→ **TASK OBJECTIVE**: Determine how many lines of this material contain "each". Give only the number.

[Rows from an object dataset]
──────────────────────────────

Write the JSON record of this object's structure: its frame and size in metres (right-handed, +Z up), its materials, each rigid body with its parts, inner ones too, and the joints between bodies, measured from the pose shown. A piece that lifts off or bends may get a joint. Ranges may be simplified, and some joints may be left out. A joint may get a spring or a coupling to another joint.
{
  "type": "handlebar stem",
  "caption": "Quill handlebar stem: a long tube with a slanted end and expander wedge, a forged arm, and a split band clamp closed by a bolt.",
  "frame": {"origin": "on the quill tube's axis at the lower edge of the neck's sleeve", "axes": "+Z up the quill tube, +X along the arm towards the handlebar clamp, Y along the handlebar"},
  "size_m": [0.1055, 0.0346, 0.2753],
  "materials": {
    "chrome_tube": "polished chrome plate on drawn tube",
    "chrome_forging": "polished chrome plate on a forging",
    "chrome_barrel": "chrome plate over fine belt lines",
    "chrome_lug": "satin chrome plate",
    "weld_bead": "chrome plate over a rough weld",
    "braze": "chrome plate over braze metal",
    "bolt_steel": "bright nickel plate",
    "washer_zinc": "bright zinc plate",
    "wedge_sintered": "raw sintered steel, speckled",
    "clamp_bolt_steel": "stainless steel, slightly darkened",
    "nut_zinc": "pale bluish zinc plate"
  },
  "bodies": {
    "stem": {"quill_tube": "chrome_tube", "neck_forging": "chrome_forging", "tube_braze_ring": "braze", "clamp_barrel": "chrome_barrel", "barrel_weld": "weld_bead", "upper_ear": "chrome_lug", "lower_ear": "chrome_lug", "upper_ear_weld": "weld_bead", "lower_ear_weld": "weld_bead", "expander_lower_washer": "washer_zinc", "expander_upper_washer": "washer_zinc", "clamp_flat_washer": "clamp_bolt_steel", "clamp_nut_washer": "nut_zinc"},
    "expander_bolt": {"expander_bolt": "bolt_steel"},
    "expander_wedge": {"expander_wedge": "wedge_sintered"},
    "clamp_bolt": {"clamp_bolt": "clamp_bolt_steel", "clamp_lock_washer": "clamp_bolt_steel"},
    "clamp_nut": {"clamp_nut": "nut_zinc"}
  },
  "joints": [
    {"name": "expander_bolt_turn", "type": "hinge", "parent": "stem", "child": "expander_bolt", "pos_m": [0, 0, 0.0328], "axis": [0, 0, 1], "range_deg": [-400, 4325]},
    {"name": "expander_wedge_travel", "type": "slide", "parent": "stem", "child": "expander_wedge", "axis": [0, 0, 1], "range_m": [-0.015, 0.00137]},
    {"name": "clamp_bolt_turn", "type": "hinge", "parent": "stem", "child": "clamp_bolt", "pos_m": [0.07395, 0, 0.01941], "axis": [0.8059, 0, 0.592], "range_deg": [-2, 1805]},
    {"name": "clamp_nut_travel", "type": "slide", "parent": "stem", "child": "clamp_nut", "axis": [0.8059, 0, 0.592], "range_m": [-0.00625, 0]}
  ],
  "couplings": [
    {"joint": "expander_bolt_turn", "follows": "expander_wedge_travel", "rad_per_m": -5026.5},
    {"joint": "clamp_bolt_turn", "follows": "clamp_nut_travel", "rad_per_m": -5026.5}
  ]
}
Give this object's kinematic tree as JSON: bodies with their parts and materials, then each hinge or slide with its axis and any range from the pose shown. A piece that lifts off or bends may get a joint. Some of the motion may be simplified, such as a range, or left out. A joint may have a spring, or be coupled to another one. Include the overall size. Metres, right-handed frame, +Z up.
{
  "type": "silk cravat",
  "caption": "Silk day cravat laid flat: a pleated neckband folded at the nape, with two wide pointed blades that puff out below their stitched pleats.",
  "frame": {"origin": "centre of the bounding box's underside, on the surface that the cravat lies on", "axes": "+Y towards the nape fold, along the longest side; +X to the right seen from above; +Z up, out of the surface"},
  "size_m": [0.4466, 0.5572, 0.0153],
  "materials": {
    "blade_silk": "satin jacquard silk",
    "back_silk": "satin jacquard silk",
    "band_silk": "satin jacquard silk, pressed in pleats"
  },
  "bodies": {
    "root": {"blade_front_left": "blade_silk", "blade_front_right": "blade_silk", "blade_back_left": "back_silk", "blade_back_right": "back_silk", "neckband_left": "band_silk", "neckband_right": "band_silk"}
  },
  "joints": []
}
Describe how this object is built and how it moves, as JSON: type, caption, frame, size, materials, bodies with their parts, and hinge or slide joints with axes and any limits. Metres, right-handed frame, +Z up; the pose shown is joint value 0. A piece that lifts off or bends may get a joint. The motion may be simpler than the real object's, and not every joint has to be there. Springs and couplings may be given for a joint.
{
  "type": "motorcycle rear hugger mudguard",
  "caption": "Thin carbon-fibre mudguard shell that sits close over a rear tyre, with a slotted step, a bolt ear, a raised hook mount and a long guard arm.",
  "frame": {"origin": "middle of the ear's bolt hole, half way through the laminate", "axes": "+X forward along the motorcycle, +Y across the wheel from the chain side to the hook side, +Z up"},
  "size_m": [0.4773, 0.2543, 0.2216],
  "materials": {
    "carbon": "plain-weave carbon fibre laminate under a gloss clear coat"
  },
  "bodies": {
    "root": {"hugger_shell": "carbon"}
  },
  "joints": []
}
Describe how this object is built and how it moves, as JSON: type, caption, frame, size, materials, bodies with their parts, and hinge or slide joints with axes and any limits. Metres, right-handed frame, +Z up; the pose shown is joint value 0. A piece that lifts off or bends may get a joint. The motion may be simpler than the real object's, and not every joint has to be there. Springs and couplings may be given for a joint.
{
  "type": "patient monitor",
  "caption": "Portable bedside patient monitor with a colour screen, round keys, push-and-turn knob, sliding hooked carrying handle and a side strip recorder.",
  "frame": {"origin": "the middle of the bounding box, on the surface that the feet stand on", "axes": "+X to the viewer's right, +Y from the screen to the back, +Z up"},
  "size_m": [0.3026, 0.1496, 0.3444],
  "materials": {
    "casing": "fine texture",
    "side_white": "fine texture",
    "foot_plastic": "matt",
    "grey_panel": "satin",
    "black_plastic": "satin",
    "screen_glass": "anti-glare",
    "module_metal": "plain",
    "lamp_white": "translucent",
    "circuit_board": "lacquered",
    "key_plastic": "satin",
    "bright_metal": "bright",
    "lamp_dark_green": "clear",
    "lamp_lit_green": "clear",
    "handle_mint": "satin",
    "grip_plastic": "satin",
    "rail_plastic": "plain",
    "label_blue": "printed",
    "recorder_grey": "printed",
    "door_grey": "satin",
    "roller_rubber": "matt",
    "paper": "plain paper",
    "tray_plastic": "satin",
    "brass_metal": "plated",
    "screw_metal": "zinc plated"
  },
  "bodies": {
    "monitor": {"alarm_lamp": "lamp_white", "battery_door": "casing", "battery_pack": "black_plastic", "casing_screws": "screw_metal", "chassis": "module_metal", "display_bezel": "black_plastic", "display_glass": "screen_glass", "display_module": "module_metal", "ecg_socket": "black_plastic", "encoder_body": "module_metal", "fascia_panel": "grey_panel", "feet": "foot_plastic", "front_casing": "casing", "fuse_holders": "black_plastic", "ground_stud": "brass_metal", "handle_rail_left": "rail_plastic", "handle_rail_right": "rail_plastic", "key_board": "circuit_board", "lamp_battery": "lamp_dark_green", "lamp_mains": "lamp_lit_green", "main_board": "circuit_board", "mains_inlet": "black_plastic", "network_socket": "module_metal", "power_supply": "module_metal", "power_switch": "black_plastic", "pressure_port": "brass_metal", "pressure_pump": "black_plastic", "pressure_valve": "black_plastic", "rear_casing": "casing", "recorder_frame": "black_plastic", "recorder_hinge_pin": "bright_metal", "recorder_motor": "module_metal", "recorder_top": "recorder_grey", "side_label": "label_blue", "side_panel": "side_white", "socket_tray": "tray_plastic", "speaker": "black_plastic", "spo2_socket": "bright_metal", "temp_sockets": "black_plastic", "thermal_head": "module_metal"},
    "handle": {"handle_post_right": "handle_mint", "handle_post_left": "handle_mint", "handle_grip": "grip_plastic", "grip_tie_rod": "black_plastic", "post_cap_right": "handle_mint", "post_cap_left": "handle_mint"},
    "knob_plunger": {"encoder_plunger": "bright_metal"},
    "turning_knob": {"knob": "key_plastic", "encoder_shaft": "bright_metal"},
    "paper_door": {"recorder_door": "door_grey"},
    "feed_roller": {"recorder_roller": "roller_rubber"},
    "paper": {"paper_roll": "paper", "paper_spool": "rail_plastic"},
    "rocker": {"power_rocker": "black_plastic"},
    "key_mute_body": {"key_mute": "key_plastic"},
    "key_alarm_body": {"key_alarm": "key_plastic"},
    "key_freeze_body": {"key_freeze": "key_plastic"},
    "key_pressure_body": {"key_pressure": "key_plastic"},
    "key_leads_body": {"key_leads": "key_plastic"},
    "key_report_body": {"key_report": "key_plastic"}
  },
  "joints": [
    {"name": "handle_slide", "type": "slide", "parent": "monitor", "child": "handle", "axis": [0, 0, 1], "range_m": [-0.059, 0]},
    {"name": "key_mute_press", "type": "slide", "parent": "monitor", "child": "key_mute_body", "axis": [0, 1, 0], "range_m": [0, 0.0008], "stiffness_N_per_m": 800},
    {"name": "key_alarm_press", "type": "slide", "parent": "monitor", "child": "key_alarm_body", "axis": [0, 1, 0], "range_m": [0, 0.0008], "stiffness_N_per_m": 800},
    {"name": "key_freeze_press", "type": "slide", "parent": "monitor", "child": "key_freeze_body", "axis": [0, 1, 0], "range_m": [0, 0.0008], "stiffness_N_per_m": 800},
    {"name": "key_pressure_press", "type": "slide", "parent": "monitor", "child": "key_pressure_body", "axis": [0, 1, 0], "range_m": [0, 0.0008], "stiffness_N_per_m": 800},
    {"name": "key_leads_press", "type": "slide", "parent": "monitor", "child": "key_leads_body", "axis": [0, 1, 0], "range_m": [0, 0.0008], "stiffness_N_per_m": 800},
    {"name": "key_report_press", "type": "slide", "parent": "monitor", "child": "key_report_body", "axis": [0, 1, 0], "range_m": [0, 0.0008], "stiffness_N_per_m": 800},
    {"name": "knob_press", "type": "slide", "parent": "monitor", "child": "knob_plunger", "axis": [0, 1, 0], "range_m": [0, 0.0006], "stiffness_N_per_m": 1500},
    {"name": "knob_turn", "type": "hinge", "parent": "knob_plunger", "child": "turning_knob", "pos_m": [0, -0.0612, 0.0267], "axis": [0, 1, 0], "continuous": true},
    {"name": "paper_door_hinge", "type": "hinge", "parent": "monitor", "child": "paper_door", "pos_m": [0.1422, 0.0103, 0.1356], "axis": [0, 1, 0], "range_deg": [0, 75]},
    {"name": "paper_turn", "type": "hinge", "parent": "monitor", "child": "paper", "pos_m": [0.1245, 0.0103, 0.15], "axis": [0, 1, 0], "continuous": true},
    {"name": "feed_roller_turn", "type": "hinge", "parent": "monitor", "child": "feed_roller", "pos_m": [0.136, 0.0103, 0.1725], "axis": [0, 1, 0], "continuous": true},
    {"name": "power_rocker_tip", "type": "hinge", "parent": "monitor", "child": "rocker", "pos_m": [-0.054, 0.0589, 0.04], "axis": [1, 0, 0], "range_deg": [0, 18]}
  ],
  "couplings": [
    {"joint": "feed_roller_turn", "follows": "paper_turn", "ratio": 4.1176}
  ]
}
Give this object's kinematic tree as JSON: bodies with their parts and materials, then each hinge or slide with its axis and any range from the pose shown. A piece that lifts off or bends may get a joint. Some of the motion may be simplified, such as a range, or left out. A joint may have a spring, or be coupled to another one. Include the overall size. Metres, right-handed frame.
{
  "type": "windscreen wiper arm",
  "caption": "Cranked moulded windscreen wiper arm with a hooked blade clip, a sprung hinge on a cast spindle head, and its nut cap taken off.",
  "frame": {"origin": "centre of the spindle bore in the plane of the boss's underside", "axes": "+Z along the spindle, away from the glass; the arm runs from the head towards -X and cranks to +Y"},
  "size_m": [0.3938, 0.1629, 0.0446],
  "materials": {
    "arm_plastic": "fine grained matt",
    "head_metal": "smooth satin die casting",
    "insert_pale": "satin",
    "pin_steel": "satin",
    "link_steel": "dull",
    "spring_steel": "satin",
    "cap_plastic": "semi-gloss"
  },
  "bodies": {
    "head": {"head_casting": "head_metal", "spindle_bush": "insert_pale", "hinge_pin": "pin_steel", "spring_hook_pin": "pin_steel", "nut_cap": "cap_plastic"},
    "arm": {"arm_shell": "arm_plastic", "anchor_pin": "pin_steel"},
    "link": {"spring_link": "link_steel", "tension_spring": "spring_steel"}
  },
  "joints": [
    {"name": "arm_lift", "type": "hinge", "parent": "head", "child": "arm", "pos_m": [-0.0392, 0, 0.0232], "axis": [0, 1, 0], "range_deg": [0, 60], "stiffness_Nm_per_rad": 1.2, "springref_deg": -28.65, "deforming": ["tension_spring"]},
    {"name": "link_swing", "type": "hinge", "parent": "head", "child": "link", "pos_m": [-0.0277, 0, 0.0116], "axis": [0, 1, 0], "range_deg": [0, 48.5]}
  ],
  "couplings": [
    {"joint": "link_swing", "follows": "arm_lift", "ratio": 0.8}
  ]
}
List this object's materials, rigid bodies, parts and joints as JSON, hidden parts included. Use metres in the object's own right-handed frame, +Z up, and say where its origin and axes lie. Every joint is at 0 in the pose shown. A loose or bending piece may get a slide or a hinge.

──────────────────────────────

→ **ANSWER BELOW**: 3